Compress a PDF online — free
Reduce your PDF file size. Compression is configurable based on your needs (web, e-book, or print).
How it works
- Drop your PDF (max 10 MB on free, 200 MB on Premium).
- Pick a compression level: high (web, 72 DPI), medium (e-book, 150 DPI, recommended) or light (print, 300 DPI).
- Click Compress. Download the lighter PDF — source and result deleted after 1 hour.
Which level to choose?
High compression — web (72 DPI): ideal for a PDF emailed or hosted online. Typical reduction of 60 to 80 % of the size. Images are downsampled to 72 DPI; on-screen rendering stays sharp but loses fine detail when zoomed.
Medium compression — e-book (150 DPI): recommended setting. Good size/quality trade-off, perfect for tablet or e-reader reading. Typical reduction of 40 to 60 %.

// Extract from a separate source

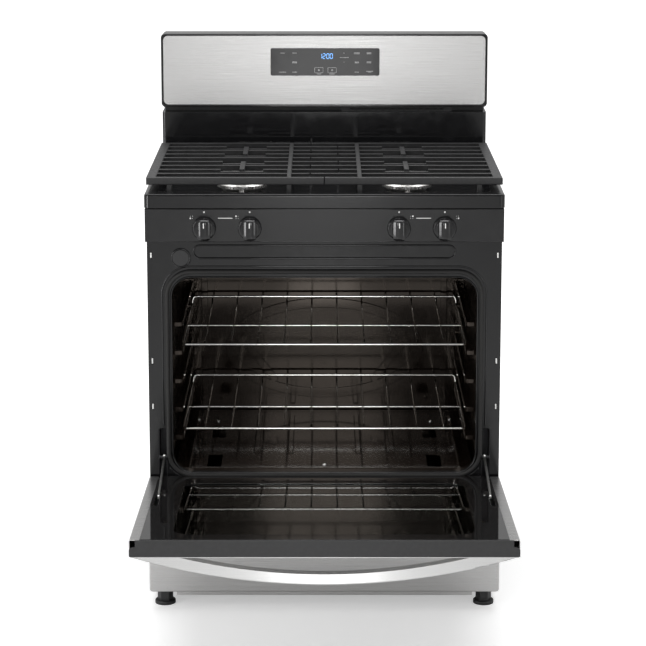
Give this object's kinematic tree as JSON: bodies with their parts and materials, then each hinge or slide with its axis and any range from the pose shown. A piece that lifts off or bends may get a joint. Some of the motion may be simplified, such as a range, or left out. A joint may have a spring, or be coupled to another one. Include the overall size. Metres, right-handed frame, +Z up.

Light compression — print (300 DPI): choose this if the PDF is destined for high-quality print. Images stay at 300 DPI, the reduction is more modest (10 to 30 %) but the print result is preserved.
What gets compressed
Compression mainly targets embedded images in the PDF (downsampling + JPEG or JBIG2 recompression depending on type). Vector text and fonts are never touched — a pure-text PDF will hardly compress at all. Heavy PDFs (scans, image-rich brochures) are the best compression candidates.
Privacy and security
Compression on servers in France (OVH Gravelines), no US tier. Source PDF and compressed PDF deleted within 1 hour maximum, no result caching — two compressions of the same PDF produce two strictly independent files. GDPR compliant, DPA available on request.
Frequently asked questions
How much will my PDF shrink?
It depends on the content: a 10 MB scan can drop to 1-2 MB on high compression; a 50-page pure-text PDF will shrink by 5 to 15 % at most. The gain is massive on image-heavy PDFs.
Does text remain selectable and searchable after compression?
Yes. Text layers are not touched by compression — full-text search, selection and copy-paste keep working.
Is there a visible quality loss?
On light and medium compression, the loss is imperceptible for normal reading. On high compression, you may notice slight pixelation on fine image details when zooming above 200 %.
Can I compress an already-compressed PDF?
Yes but the gain will be marginal — most images have already been optimized. Try the « light » level first before going lower.